> _MATERIAL_:
>>>>>

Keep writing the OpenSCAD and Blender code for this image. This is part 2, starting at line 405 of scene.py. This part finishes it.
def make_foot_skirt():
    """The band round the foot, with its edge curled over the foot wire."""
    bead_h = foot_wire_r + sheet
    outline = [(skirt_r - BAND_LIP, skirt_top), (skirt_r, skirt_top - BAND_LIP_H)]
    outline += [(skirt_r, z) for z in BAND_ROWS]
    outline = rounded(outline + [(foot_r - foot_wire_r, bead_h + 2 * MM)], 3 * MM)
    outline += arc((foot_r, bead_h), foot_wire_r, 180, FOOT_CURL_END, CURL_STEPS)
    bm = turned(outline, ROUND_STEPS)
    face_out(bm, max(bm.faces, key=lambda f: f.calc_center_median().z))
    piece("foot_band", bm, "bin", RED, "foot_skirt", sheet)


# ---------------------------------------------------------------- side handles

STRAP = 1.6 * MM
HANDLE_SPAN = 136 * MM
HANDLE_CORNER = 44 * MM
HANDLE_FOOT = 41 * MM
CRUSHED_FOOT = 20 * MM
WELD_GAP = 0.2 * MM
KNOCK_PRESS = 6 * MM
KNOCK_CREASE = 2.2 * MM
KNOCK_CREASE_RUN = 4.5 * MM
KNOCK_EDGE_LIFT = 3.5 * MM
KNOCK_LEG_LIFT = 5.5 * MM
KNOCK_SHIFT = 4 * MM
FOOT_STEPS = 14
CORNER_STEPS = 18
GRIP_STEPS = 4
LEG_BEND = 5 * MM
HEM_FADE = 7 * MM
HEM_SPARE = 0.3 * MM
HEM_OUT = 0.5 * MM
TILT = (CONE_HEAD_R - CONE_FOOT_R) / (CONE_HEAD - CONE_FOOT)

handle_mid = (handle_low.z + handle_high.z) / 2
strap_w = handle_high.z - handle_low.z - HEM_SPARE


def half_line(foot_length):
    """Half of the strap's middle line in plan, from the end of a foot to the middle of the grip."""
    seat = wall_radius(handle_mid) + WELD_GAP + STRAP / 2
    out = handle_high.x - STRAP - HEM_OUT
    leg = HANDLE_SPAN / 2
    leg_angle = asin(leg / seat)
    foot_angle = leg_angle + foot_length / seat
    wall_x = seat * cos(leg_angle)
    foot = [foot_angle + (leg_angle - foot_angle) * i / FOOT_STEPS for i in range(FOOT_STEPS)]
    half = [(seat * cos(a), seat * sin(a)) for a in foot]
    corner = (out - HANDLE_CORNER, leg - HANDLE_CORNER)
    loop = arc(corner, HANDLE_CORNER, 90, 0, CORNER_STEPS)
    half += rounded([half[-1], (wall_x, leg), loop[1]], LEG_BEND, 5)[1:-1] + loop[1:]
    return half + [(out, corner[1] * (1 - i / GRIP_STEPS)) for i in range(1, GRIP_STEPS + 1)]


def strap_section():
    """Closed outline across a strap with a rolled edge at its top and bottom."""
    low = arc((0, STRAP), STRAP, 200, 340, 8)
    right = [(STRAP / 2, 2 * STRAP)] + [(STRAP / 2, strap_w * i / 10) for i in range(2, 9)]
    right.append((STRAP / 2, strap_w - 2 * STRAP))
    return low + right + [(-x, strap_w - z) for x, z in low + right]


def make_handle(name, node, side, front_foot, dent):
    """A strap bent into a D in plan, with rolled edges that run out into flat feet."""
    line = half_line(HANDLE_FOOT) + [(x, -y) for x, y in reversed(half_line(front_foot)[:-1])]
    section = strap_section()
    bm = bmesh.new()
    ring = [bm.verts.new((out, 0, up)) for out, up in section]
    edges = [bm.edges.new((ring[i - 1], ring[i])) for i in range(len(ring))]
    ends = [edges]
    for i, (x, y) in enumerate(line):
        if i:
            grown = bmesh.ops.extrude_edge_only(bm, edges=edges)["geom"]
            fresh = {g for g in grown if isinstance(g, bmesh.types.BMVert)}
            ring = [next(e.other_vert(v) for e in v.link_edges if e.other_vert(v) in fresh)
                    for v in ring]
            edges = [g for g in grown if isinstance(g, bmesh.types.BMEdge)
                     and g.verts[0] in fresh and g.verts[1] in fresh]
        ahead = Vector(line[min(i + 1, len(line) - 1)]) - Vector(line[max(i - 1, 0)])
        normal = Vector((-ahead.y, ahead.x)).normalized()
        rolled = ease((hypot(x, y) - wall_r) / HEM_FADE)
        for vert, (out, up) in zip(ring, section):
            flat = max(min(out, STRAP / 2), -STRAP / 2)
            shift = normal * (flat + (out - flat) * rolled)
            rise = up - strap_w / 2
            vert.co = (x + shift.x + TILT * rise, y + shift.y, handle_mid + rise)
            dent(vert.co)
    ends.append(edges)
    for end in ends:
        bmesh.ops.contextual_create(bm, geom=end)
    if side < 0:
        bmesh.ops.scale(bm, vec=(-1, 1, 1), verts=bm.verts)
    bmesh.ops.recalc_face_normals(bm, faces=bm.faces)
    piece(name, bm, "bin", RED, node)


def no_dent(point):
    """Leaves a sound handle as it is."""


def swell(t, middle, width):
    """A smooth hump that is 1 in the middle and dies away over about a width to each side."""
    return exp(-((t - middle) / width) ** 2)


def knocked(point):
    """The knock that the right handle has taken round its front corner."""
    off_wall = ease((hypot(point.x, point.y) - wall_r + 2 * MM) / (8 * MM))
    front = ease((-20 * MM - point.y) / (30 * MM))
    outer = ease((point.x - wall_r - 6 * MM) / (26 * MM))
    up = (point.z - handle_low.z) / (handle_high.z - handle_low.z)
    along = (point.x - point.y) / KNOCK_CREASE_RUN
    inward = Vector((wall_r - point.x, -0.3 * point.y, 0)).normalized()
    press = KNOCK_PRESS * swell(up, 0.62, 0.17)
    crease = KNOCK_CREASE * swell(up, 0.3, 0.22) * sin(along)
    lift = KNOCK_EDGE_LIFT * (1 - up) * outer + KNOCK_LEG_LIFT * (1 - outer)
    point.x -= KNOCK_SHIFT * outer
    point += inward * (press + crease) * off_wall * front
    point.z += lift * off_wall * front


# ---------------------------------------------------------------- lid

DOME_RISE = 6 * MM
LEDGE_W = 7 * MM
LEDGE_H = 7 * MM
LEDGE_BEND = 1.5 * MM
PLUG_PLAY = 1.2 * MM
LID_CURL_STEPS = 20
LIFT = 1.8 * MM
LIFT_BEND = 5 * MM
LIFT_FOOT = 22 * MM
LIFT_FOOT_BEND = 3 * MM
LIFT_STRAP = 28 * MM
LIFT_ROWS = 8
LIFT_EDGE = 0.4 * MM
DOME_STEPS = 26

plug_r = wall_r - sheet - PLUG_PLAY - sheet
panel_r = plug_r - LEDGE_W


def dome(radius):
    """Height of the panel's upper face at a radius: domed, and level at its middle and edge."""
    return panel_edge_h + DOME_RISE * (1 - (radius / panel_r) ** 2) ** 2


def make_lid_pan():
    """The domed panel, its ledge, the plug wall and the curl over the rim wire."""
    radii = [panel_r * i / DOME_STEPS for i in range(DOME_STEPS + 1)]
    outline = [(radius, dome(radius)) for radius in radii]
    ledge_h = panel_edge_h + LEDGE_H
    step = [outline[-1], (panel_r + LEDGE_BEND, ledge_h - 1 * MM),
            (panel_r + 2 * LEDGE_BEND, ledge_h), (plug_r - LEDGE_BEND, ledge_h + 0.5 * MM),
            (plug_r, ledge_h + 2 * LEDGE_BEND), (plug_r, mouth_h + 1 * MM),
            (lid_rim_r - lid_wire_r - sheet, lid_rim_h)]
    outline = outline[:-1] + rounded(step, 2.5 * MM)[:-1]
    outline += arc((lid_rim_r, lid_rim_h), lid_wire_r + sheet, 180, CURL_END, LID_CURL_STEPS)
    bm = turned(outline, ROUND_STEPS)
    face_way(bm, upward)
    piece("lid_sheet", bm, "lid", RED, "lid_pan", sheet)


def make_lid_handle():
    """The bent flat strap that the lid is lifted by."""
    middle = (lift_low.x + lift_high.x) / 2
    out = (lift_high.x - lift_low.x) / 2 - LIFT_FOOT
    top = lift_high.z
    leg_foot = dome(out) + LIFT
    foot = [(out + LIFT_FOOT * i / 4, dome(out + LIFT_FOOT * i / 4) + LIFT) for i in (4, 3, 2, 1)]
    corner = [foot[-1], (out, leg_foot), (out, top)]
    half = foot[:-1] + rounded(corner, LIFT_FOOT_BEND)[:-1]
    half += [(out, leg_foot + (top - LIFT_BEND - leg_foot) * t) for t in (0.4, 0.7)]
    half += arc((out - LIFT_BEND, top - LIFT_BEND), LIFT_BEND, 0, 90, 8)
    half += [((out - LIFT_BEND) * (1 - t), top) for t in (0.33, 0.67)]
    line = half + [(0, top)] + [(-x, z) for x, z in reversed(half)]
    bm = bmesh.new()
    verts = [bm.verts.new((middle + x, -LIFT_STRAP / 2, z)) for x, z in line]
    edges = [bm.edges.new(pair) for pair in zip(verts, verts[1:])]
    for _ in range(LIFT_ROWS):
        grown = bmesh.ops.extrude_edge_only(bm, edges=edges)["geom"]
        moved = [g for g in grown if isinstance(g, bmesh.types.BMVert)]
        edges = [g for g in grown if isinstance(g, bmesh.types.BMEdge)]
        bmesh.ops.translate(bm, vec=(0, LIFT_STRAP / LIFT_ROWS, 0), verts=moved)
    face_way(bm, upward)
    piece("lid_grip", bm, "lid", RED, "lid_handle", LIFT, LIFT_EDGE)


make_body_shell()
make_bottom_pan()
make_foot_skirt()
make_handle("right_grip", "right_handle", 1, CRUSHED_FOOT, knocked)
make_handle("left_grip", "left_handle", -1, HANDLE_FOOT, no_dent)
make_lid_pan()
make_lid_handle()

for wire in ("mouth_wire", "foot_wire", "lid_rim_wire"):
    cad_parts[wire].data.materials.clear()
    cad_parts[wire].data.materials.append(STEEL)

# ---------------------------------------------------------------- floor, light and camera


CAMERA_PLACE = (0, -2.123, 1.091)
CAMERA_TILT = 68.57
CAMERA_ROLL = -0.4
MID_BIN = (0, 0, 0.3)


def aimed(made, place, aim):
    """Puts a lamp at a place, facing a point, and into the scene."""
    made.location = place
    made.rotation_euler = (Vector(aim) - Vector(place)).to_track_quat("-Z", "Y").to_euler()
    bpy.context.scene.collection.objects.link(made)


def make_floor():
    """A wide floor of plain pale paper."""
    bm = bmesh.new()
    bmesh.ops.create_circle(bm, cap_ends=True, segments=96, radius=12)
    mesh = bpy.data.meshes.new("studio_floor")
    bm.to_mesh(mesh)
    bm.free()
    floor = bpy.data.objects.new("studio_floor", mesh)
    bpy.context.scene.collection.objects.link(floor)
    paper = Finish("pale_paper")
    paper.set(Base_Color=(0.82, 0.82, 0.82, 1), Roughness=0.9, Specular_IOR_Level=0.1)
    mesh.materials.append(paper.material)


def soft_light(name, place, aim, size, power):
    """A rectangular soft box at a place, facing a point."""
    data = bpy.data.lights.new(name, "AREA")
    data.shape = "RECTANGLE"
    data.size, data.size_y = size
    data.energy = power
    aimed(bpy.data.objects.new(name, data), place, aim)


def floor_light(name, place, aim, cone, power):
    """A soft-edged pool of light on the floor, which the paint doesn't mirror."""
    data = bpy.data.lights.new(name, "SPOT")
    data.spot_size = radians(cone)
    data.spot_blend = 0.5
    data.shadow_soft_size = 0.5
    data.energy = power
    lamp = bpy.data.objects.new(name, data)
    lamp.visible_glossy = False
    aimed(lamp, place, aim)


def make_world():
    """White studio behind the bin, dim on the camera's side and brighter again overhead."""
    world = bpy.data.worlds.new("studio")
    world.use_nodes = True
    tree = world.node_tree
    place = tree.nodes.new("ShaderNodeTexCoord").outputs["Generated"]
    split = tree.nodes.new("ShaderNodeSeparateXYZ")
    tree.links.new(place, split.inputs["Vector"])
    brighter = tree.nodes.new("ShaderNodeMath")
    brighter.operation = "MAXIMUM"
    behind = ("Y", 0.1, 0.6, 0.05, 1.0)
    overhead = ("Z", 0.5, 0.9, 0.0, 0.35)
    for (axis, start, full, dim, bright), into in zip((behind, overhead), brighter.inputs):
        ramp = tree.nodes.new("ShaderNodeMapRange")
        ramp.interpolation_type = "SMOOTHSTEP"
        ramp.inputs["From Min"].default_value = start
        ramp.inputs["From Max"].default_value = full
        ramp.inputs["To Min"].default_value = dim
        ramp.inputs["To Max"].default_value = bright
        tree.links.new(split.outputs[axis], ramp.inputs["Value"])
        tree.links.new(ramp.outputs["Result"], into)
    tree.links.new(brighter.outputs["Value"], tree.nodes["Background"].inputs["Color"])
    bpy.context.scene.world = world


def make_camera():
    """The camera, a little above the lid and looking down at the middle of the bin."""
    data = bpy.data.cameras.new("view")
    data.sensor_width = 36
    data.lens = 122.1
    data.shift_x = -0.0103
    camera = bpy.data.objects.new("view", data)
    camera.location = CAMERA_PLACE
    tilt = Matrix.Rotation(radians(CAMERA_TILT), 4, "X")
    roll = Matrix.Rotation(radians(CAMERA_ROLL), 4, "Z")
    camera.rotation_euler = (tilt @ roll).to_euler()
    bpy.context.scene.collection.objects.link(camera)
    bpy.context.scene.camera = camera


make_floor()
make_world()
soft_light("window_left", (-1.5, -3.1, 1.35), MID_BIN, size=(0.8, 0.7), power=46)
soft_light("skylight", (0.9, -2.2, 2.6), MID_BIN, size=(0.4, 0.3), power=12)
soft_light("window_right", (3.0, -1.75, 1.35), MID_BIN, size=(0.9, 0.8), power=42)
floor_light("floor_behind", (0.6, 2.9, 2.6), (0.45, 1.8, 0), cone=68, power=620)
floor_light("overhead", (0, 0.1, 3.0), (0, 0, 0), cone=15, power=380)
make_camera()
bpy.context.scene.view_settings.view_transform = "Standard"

<<<<<

> _TASK STATEMENT_:
What are the exact lines from the beginning of the material through the line containing "strap_w = handle_high.z"? Write out those lines alone.

> _RESPONSE TO THIS TASK_:
Keep writing the OpenSCAD and Blender code for this image. This is part 2, starting at line 405 of scene.py. This part finishes it.
def make_foot_skirt():
    """The band round the foot, with its edge curled over the foot wire."""
    bead_h = foot_wire_r + sheet
    outline = [(skirt_r - BAND_LIP, skirt_top), (skirt_r, skirt_top - BAND_LIP_H)]
    outline += [(skirt_r, z) for z in BAND_ROWS]
    outline = rounded(outline + [(foot_r - foot_wire_r, bead_h + 2 * MM)], 3 * MM)
    outline += arc((foot_r, bead_h), foot_wire_r, 180, FOOT_CURL_END, CURL_STEPS)
    bm = turned(outline, ROUND_STEPS)
    face_out(bm, max(bm.faces, key=lambda f: f.calc_center_median().z))
    piece("foot_band", bm, "bin", RED, "foot_skirt", sheet)


# ---------------------------------------------------------------- side handles

STRAP = 1.6 * MM
HANDLE_SPAN = 136 * MM
HANDLE_CORNER = 44 * MM
HANDLE_FOOT = 41 * MM
CRUSHED_FOOT = 20 * MM
WELD_GAP = 0.2 * MM
KNOCK_PRESS = 6 * MM
KNOCK_CREASE = 2.2 * MM
KNOCK_CREASE_RUN = 4.5 * MM
KNOCK_EDGE_LIFT = 3.5 * MM
KNOCK_LEG_LIFT = 5.5 * MM
KNOCK_SHIFT = 4 * MM
FOOT_STEPS = 14
CORNER_STEPS = 18
GRIP_STEPS = 4
LEG_BEND = 5 * MM
HEM_FADE = 7 * MM
HEM_SPARE = 0.3 * MM
HEM_OUT = 0.5 * MM
TILT = (CONE_HEAD_R - CONE_FOOT_R) / (CONE_HEAD - CONE_FOOT)

handle_mid = (handle_low.z + handle_high.z) / 2
strap_w = handle_high.z - handle_low.z - HEM_SPARE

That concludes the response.